The social media giants will finally be held responsible for children like Molly Russell
After the suicide of schoolgirl Molly Russell in 2017, her family discovered that the 14-year-old had been viewing graphic content promoting self-harm and suicide on popular social media sites Instagram and Pinterest.
Crucially, rather than having to seek out harmful material herself, it was being actively recommended to her by the apps. In fact, Molly’s email address was still receiving automated recommendations for self-harm and suicide content even after her death.
In the wave of negative publicity that followed, ministers and the chiefs of technology companies made promises to remove self-harm content from these sites. Two years later, the progress has been meagre and the persistent refusal by tech giants to allow any form of independent oversight means the incremental steps so far taken are impossible to assess.
The Age Appropriate Design Code, published today by UK’S Information Commissioner, now offers children and young people protection from the sector’s insatiable appetite for data. Its 15 provisions mandate that, before engaging with a child, an online service must consider how it will impact on them and then act in the child’s best interests – not in their own commercial interest.
Importantly, the code focuses on how children’s data is collected and used and does not dictate what content the services can or cannot host on their platform. Yet, among its provisions are two things that have the power radically to change children’s experiences online.
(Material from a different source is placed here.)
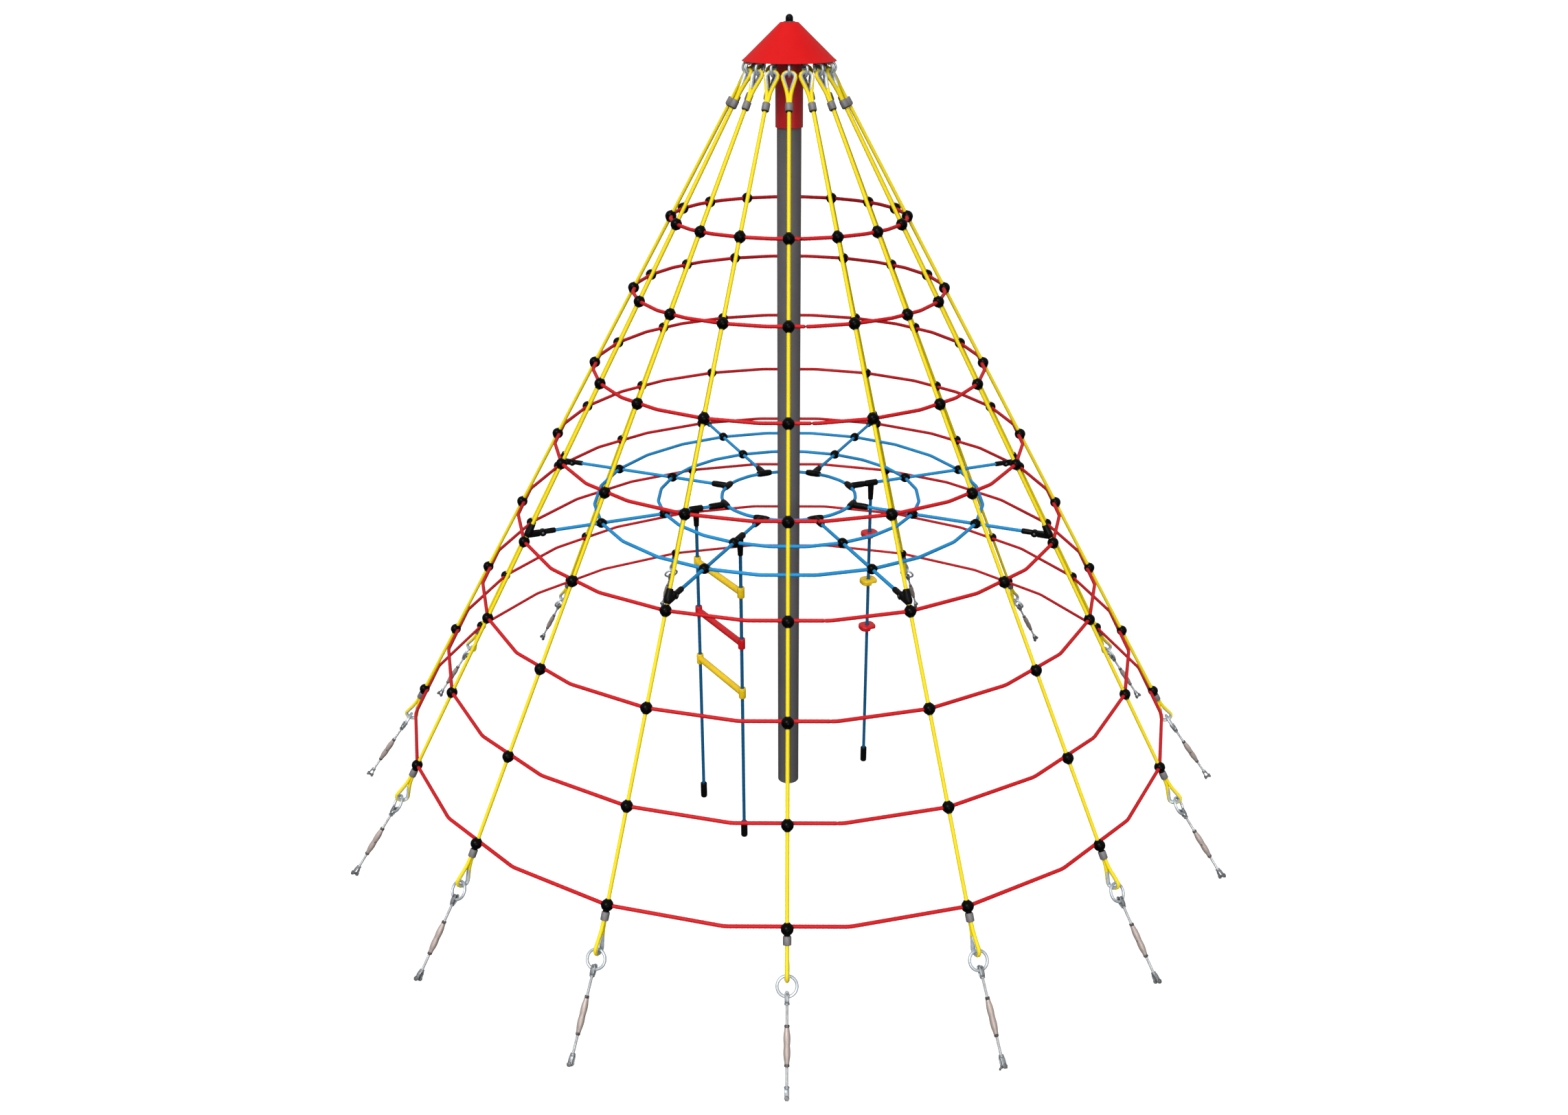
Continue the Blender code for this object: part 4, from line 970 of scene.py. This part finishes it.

First, it requires services to uphold their own published rules, terms and conditions, and community guidelines. In plain language, an online service must say what it does and do what it says, or be held accountable – in this case providers face fines of up to 4 per cent of their turnover, which could mean billions for the largest tech companies. If you say you don’t host violent, harmful or suicide-promoting material, then you must not, or you will face enforcement action.
Second, the code makes companies responsible for the content they recommend to children under the age of 18. It says: “If you are using children’s personal data to automatically recommend content to them based on their past usage and browsing history then you have a responsibility for recommendations that you make. This applies even if the content itself is user-generated.”
Worth quoting because this is a hugely significant intervention by the Information Commissioner’s Office (ICO).
Algorithms that use children’s information and viewing history to recommend the next image, video, or song, are designed to keep them using the service for as long as possible. These same algorithms are often found to promulgate disinformation and conspiracy theories, entrench bias and discrimination, or – in Molly’s case – bombard a vulnerable teenager with self-harm and suicide material.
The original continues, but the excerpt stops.